If you think back to being a teenager, you’ll probably remember opinions being much clearer cut than later in life. Things were either brilliant or terrible, revolutionary or pointless. Grey areas were boring.
As we grow up, that certainty fades. We learn that most things worth caring about are complicated. The truth usually lies somewhere between the extremes.
During 2025, the Market Research industry collectively went through something similar with respect to AI. The original breathless hype is giving way to a more grounded understanding based on practical experience and experimentation. The industry is moving beyond the naïve reckless teenage years into a more focused and measured phase of early adulthood.
Over the last few years, there have been some fairly wild projections about where AI (and specifically LLMs) is leading us: “AI will solve climate change!”, “AGI is only 3 years away!”, “The robot plumbers are coming!”.

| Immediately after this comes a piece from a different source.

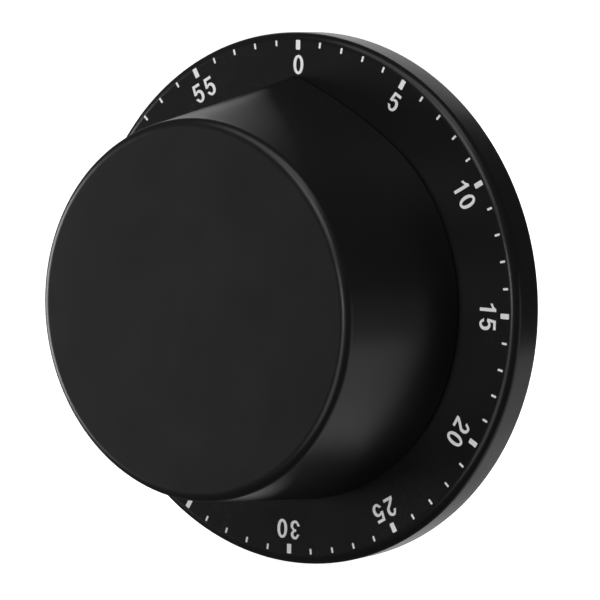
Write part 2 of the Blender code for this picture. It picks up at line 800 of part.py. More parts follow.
def hammer():
    arbor("hammer_arbor", HAMMER, 0.8, rear=10.45, rear_r=0.55)
    half = [(-1.6, 1.0), (-0.2, 1.8), (1.9, 4.3), (4.1, 5.0), (4.4, 4.45), (2.6, 3.8), (1.2, 1.4)]
    outline = facing(mirrored(half), direction(HAMMER, STRIKE))
    flat("hammer_verge", [outline, ring(0.9, 12)], STAR_WHEEL, metal("hammer_verge", *STEEL), HAMMER)
    head = polar(*HAMMER_HEAD)
    reach = (head[0] - HAMMER[0], head[1] - HAMMER[1])
    along = direction(HAMMER, head)
    eye = arc(1.5, along + 35, along + 325, 10)
    tip = []
    for x, z in arc(0.8, along - 90, along + 90, 6):
        tip.append((x + reach[0], z + reach[1]))
    look = metal("hammer", *STEEL)
    arm = as_mesh(flat("hammer", [eye + tip, ring(0.65, 10)], HAMMER_ARM, look, HAMMER))
    join(arm, rod("hammer_head", 1.3, (7.6, HAMMER_ARM[1] - 0.2), head, 14))


# ---------------------------------------------------------------- detent


def detent():
    end = polar(*DETENT_END)
    reach = (end[0] - STUD[0], end[1] - STUD[1])
    along = direction(STUD, end)
    length = math.hypot(*reach)
    foot = (DETENT_FOOT[0] - STUD[0], DETENT_FOOT[1] - STUD[1])

    def on_arm(distance, side):
        x, z = polar(distance, along)
        across = polar(side, along + 90)
        return (x + across[0], z + across[1])

    eye = arc(1.6, along + 30, along + 330, 10)
    outline = [
        *eye,
        on_arm(7.6, -0.8),
        (foot[0] - 0.5, foot[1] + 0.15),
        (foot[0], foot[1]),
        (foot[0] + 0.45, foot[1] + 0.3),
        on_arm(9.6, -0.8),
        on_arm(length + 0.5, -0.55),
        on_arm(length + 0.5, 0.55),
    ]
    look = metal("detent_lever", *STEEL)
    lever = as_mesh(flat("detent_lever", [outline, ring(0.92, 12)], DETENT, look, STUD))
    join(lever, rod("detent_finger", 0.38, (20.3, DETENT[0] + 0.3), end, 10))
    stud = [
        (0, 21.6),
        (1.4, 21.6),
        (1.4, 22.2),
        (0.78, 22.2),
        (0.78, FRONT_PLATE[0] - 0.1),
        (0.5, FRONT_PLATE[0] - 0.1),
        (0.5, FRONT_PLATE[1]),
        (0, FRONT_PLATE[1]),
    ]
    turned("detent_stud", stud, metal("detent_stud", *STEEL), STUD, 12)
    detent_spring(along)


def detent_spring(along):
    """A wire hairpin: one leg rests by the lever, two turns go round the stud, one leg rests by a pillar."""
    radius = 1.25
    pillar = polar(PILLAR_AT, PILLAR_ANGLES[0])
    away = direction(STUD, pillar)
    route = []
    first_leg = polar(5.5, along + 18)
    route.append((first_leg[0], 23.45, first_leg[1]))
    turns = 2 + (away - (along + 60)) / 360
    steps = 26
    for step in range(steps + 1):
        share = step / steps
        x, z = polar(radius, along + 60 + 360 * turns * share)
        route.append((x, 23.55 + 0.85 * share, z))
    last_leg = polar(8.6, away - 11)
    route.append((last_leg[0], 24.4, last_leg[1]))
    curve = bpy.data.curves.new("detent_spring", "CURVE")
    curve.dimensions = "3D"
    curve.bevel_depth = 0.16 * MM
    curve.bevel_resolution = 2
    curve.use_fill_caps = True
    spline = curve.splines.new("POLY")
    spline.points.add(len(route) - 1)
    for point, (x, depth, z) in zip(spline.points, route):
        point.co = (x * MM, -depth * MM, z * MM, 1)
    add("detent_spring", curve, metal("detent_spring", *STEEL), (STUD[0] * MM, 0, STUD[1] * MM))


def main():
    base_housing()
    rear_cover()
    back_pieces()
    screws()
    knob()
    main_arbor()
    on_main_arbor()
    barrel()
    front_plate()
    back_plate()
    pillars()
    bell()
    train()
    escapement()
    strike()
    hammer()
    detent()


main()
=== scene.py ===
"""Looks of a round mechanical kitchen timer, built round the fixed frame of its working parts.

Sizes in this file are millimetres unless they say otherwise, and MM turns them into metres. The
face looks along -Y and +Z is up to the 0. Depth is measured forwards from the magnet's back face.
A place across the face is (x, z), and an angle across the face runs from +X towards +Z.
"""

import math

import bmesh
import bpy
from bpy.props import FloatProperty, FloatVectorProperty, PointerProperty
from mathutils import Matrix, Vector


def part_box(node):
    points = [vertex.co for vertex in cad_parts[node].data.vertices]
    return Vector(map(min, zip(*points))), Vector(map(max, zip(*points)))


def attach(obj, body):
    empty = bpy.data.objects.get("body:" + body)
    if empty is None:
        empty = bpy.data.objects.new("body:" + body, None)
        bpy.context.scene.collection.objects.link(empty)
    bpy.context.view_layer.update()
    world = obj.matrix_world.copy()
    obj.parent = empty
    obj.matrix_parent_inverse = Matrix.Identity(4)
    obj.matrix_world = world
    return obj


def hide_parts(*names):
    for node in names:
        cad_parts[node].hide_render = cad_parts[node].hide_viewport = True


bl_info = {
    "name": "Kitchen timer",
    "version": (1, 0, 0),
    "blender": (4, 5, 0),
    "location": "View3D > Sidebar > Timer",
    "description": "Builds a round mechanical kitchen timer with a turning knob",
    "category": "Object",
}

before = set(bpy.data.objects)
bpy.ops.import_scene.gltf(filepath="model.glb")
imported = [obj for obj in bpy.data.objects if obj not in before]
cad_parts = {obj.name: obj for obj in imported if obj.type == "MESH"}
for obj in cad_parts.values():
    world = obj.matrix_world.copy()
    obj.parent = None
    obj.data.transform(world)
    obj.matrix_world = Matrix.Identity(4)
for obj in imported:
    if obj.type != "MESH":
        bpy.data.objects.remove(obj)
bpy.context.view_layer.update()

MM = 0.001
WELD = 0.00001
SHARP = math.radians(32)
ROUND_STEPS = 192
SMALL_STEPS = 32
EDGE_SEGMENTS = 3


def reach(node):
    """The radius of a round node, from its box."""
    low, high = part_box(node)
    return (high.x - low.x) / 2 / MM


def depths(node):
    """A node's (back, front) depths, from its box."""
    low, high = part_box(node)
    return -high.y / MM, -low.y / MM


# Casing
DIAL_R = reach("base_housing")
CASE_BACK, DRUM_FRONT = depths("base_housing")
DIAL_BACK_R = DIAL_R - 0.1
DIAL_FACE = 6.5
DIAL_REAR = 4.9
SIDE_INNER_R = 37.9
DRUM_OUTER_R = 25.4
DRUM_INNER_R = 24.2
DRUM_END_REAR = 27.2
DRUM_HOLE_R = 4.7
CASE_BREAK = 0.12
REAR_ROUNDING = 0.4
RIM_STEPS = 14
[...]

Meanwhile, insights professionals, being a curious bunch, continue to dabble, experiment and find out for themselves where AI can be useful and what the limits are.

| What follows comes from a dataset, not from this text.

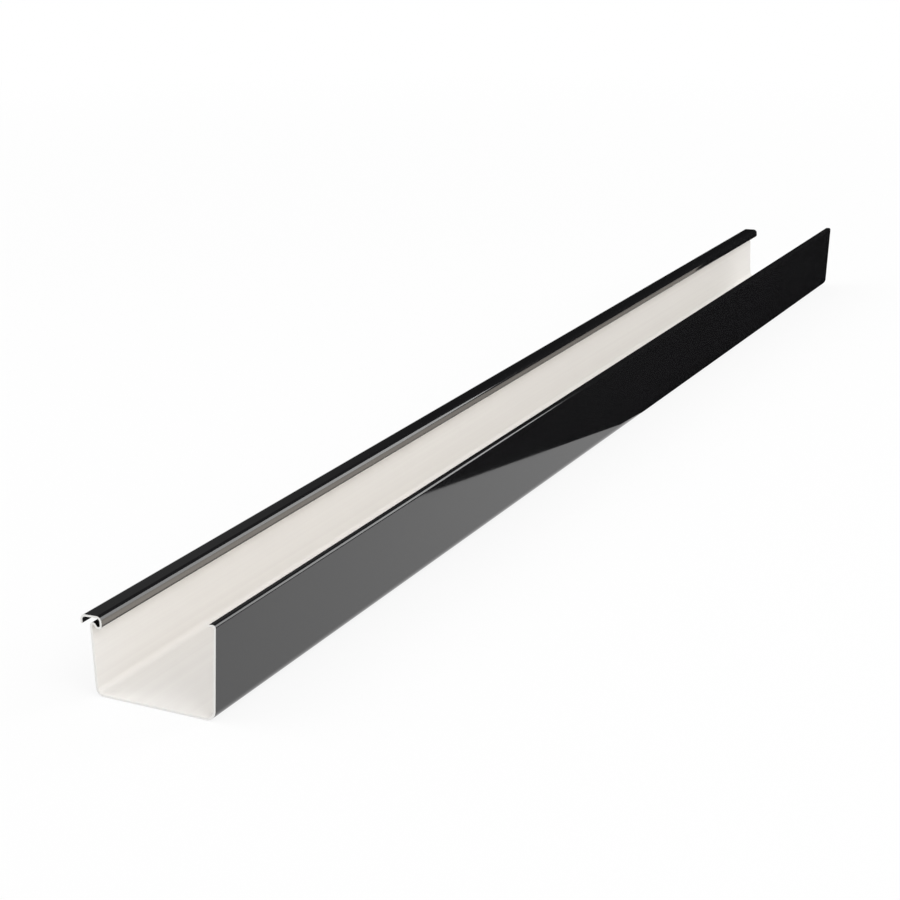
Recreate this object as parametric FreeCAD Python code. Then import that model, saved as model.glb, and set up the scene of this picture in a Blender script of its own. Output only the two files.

For example, Synthetic Data has not brought about the mass extinction of primary research as some originally predicted. However, it is increasingly being recognised as useful way to screen ideas prior to undertaking full-blown research.
Qualitative analysis, fraud detection and segmentation are similar areas where researchers are finding AI provides real value and potential, not just hype and FOMO.

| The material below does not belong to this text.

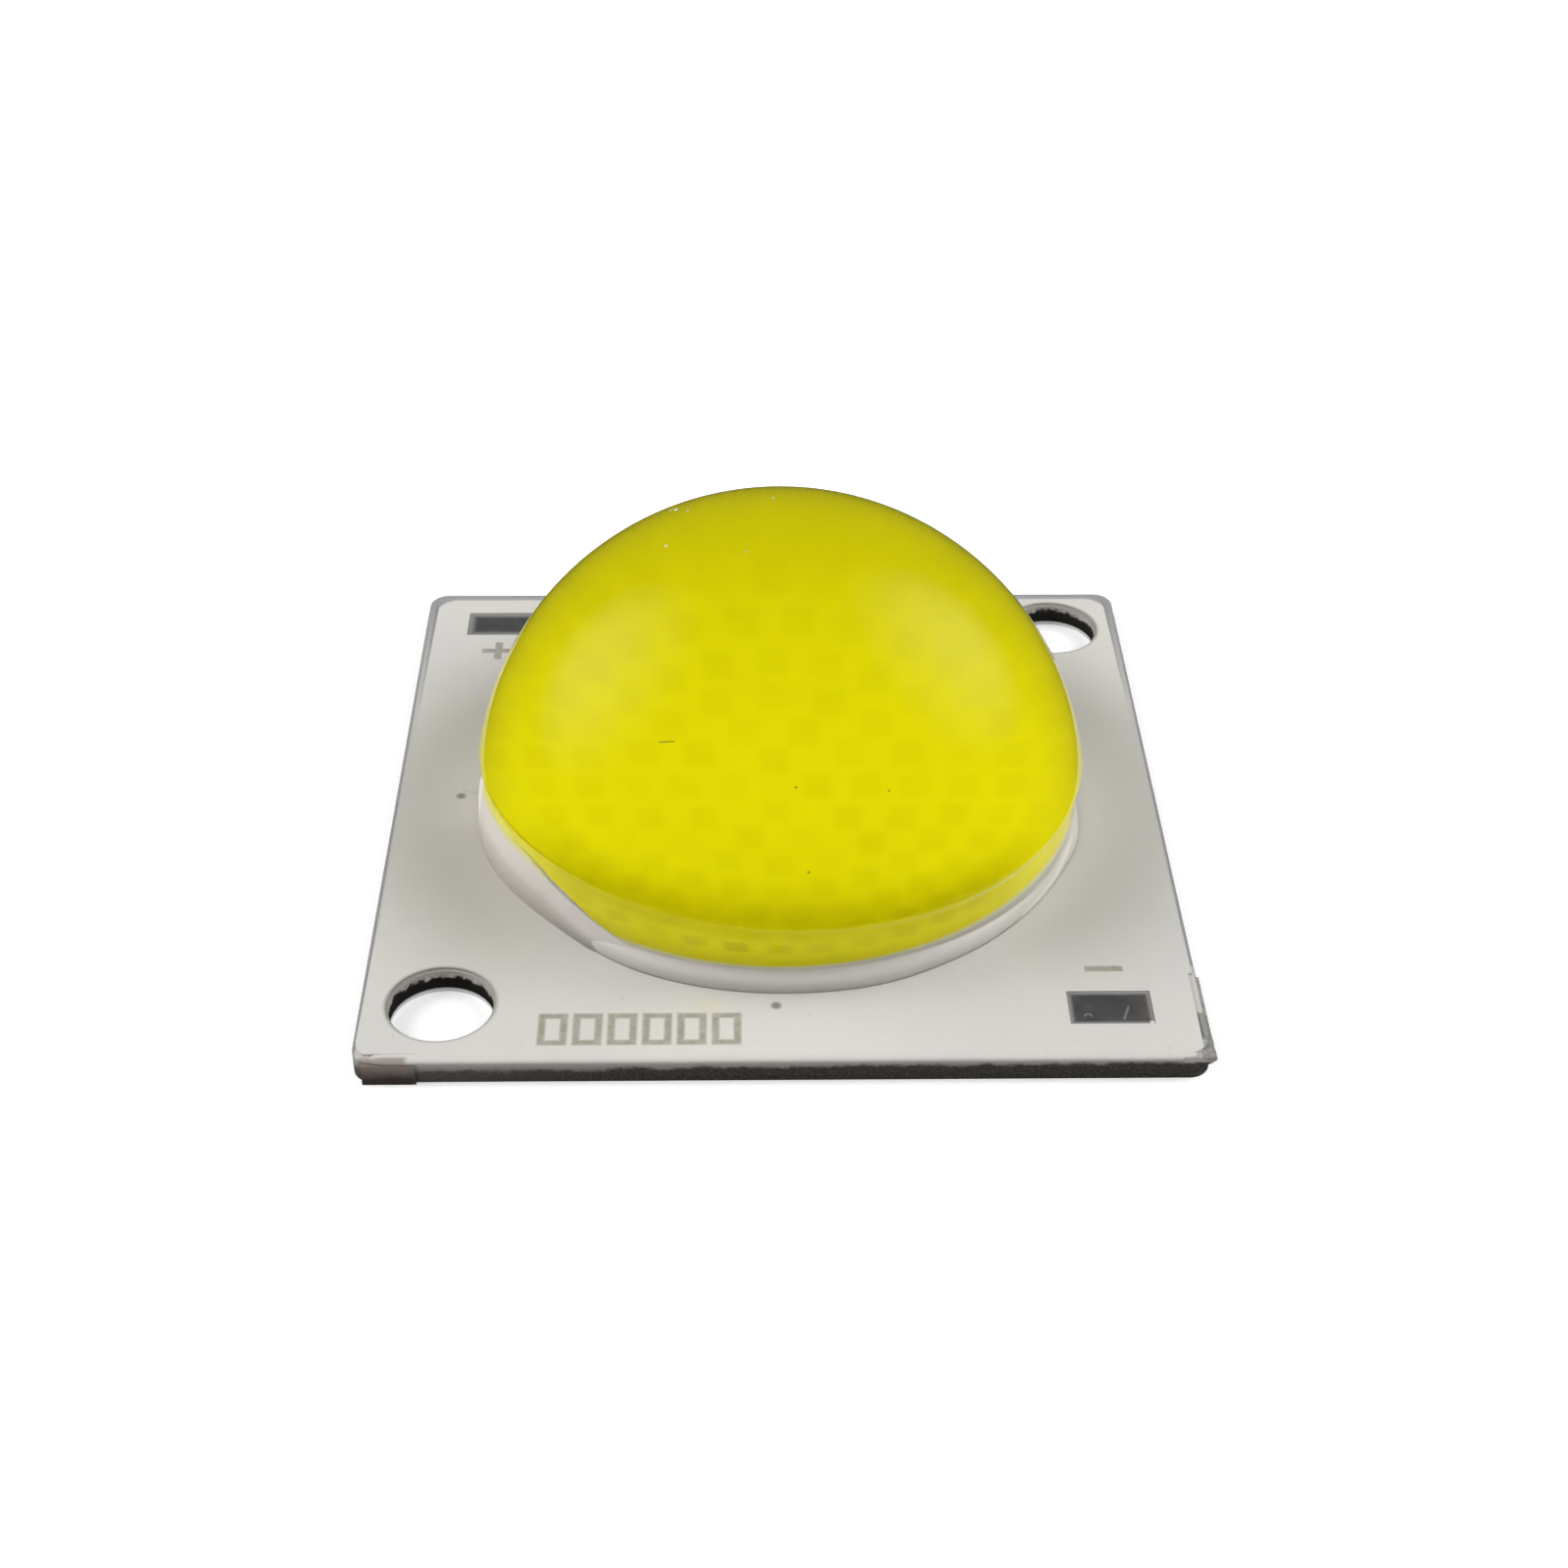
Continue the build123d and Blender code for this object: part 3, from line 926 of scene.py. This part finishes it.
# %% [markdown]
# ### The coat's run-over edge
# At the front the coat ran over the insulating layer and down the edge, so there is a rounded roll
# of it and no grey line. A bar of oval section, half of it inside the board, gives that roll.

# %% Roll the coat over the front edge
roll_sizes = {
    "Left": -13.50 * MM,
    "Right": 13.62 * MM,
    "Front": -half_side - 0.08 * MM,
    "Middle Height": coat_top - 0.145 * MM,
    "Half Height": 0.15 * MM,
    "Half Depth": 0.25 * MM,
}
tree, lengths = shape_tree("coat roll", roll_sizes)
left_end, right_end, front_y, middle_z, half_height, half_depth = lengths
grid, across, forth = flat_grid(tree, 100, 24)
full = (1 - abs(2 * across) ** 60) ** 0.5
wander = 1 + 0.16 * (tree.noise(tree.vector(8 * across, 0.0, 0.0), 0.4) - 0.5)
bar_x = left_end + (right_end - left_end) * (across + 0.5)
bar_y = front_y + half_depth - half_depth * full * wander * tree.maths("COSINE", forth * math.tau)
bar_z = middle_z + half_height * full * tree.maths("SINE", forth * math.tau)
made_of(tree, [moved(tree, grid, bar_x, bar_y, bar_z)], materials["white_coat"])
coat_roll = grown("coat_roll", tree, roll_sizes)
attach(coat_roll, "root")

# %% [markdown]
# ### The torn corner
# Where the board was snapped from its panel, a flap of metal stands out at the front right corner.
# It is a block whose lower end draws in under the board, with noise for its ragged outline.

# %% Tear the corner
flap_sizes = {"Start": 13.02 * MM, "Reach": 1.06 * MM, "Top": 0.93 * MM, "Drawn In": 0.52 * MM}
flap_foot = 0.06 * MM
tree, (start, reach_out, top_z, drawn_in) = shape_tree("torn corner", flap_sizes)
counts = {"Size": (1.0, 1.0, 1.0), "Vertices X": 9, "Vertices Y": 9, "Vertices Z": 9}
block = tree.node("GeometryNodeMeshCube", None, counts)
position = tree.node("GeometryNodeInputPosition")
across, forth, upward = tree.parts(position)
ragged = tree.noise(position, 0.3, detail=3.0) - 0.5
size = reach_out - drawn_in * (0.5 - upward) ** 1.5 + 0.10 * MM * ragged
flap_z = flap_foot + (top_z - flap_foot) * (upward + 0.5)
flap = moved(tree, block, start + size * (across + 0.5), size * (forth - 0.5) - start, flap_z)
made_of(tree, [flap], materials["plate_aluminium"])
torn_corner = grown("torn_corner", tree, flap_sizes)
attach(torn_corner, "root")

# %% [markdown]
# ### Dust and a hair
# A few specks have stuck to the soft dome, and one short hair. Each lies on the cap, where two
# angles give its place, so a loop adds one small flattened ball a speck.


# %% Scatter the dust
def on_cap(azimuth, elevation):
    """A place on the cap, by its angles in degrees, and the way out of the cap there."""
    out = direction(azimuth, elevation)
    return Vector((lens_x, 0, cap_center)) + out * cap_radius, out


dust_specks = [
    (137.1, 62.9, 0.075), (177.2, 69.0, 0.060), (139.7, 67.3, 0.045), (137.1, 61.3, 0.040),
    (95.6, 75.4, 0.045), (224.2, 81.2, 0.040),
]
dark_specks = [(272.1, 37.5, 0.035), (274.1, 23.1, 0.035), (291.6, 34.9, 0.030)]


def scattered(name, specks, material):
    """One flattened ball for each speck, all in one piece."""
    sizes = {"Flatness": 0.5}
    tree, (flatness,) = shape_tree(name, sizes)
    balls = []
    for azimuth, elevation, size in specks:
        seat, out = on_cap(azimuth, elevation)
        ball = tree.node("GeometryNodeMeshIcoSphere", None, {"Radius": size * MM, "Subdivisions": 2})
        sockets = {
            "Geometry": ball,
            "Translation": seat,
            "Rotation": out.to_track_quat("Z", "Y").to_euler(),
            "Scale": tree.vector(1.0, 1.0, flatness),
        }
        balls.append(tree.node("GeometryNodeTransform", None, sockets))
    made_of(tree, balls, material)
    piece = grown(name, tree, sizes)
    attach(piece, "root")


scattered("dust_specks", dust_specks, materials["dust"])
scattered("dark_specks", dark_specks, materials["hair"])

hair_sizes = {"Length": 0.52 * MM, "Thickness": 0.026 * MM}
tree, (length, thickness) = shape_tree("hair shape", hair_sizes)
sockets = {"Vertices": 8, "Radius": thickness / 2, "Depth": length}
fibre = tree.node("GeometryNodeMeshCylinder", None, sockets)
seat, _ = on_cap(-118, 42.25)
lying = Vector((0, math.radians(90), math.radians(4)))
sockets = {"Geometry": fibre, "Translation": seat, "Rotation": lying}
made_of(tree, [tree.node("GeometryNodeTransform", None, sockets)], materials["hair"])
hair = grown("hair", tree, hair_sizes)
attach(hair, "root")

# %% [markdown]
# ## Dressing the solids
# The other solids have the right shape already, so they only take a finish. The record names one
# material slot for each, and the finishes carry the same names, so one loop dresses them all.

# %% Give each solid its finish
for part in frame["record"]["subparts"]:
    solid = frame["nodes"][part["node"]]
    solid.data.materials.clear()
    solid.data.materials.append(materials[part["material_slot"]])
print("finishes:", sorted(materials))

# %% [markdown]
# ## The floor
# A wide pale floor, so that the object's shadow has something to fall on. What the camera sees of
# it, straight or through glass, is lifted to nearly white, and the light on the object stays as
# it is. Near the board it is lifted less, which keeps the shadow, and the lens doesn't mirror it.

# %% Lay the floor
near_lift, near_end, far_start = 0.33, 50, 180
tree, place = finish("floor_paper")
x, y, _ = tree.parts(place)
lifted = near_lift + (1 - near_lift) * tree.smooth(apart(x, y), near_end, far_start)
lifted = lifted * seen_by_eye(tree, ["Is Camera Ray", "Is Glossy Ray", "Is Transmission Ray"])
surface(tree, {
    "Base Color": tree.mix(color(0.92, 0.92, 0.92), color(0.93, 0.93, 0.93), tree.noise(place, 9.0)),
    "Roughness": 0.9,
    "Specular IOR Level": 0.0,
    "Emission Color": tree.vector(lifted, lifted, lifted),
    "Emission Strength": 1.0,
})
floor_half = 2.0
floor = bpy.data.objects.new("floor", bpy.data.meshes.new("floor"))
quarters = ((-1, -1), (1, -1), (1, 1), (-1, 1))
corners = [(across * floor_half, along * floor_half, 0) for across, along in quarters]
floor.data.from_pydata(corners, [], [(0, 1, 2, 3)])
floor.data.materials.append(materials["floor_paper"])
bpy.context.scene.collection.objects.link(floor)
floor.visible_glossy = False
print("floor side in m:", 2 * floor_half)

As we progress through 2026, we expect to see a continuation of this trend – researchers continuing to learn, experiment and understand where AI actually brings value.
In 2025, we had many conversations with people who had decided to ‘go it alone’ and do their own AI in-house. This ranged from simply uploading data to ChatGPT through to full-blown enterprise software development initiatives. More often than not, the result was disappointment – disappointment with the output and disappointment that it wasn’t all as easy as they imagined.
We wrote about this in a separate blog earlier in the year and we expect this trend to continue in 2026. Companies will continue to try and build their own AI systems – it’s just too tempting not to – and many will struggle, get it wrong and fail. To get it right, companies need a clear, compelling understanding of how their home-grown system will provide greater competitive advantage than an off-the-shelf system.
The more people gain practical experience using AI, the more it becomes apparent that human supervision is essential for accurate, reliable output. AI systems that can work autonomously, with no human involvement just haven’t materialised in market research - and show no sign of doing so any time soon.
This is particularly true of verbatim coding. While AI can generate an initial codeframe in seconds, researchers still need to refine it - merging codes, relabelling themes, and catching the nuance that algorithms miss. The question isn’t whether humans are needed, but how to make the collaboration between human and AI as seamless as possible.
We expect this understanding to deepen in 2026. The conversation is already shifting from “can AI replace this task” to “how can AI and humans work together more effectively?” It’s a more boring answer than the hype promised, but it’s proving to be the right one.
It’s clear that the market research industry’s relationship with AI is maturing and a clearer picture is emerging of where AI genuinely helps and where human expertise remains irreplaceable.
This maturation is healthy. It means fewer wasted resources on solutions that don't work, more focus on tools that genuinely improve efficiency and accuracy, and a more realistic understanding of what AI can and cannot do.
The teenage years are over. AI in market research is starting to look like a proper grown-up.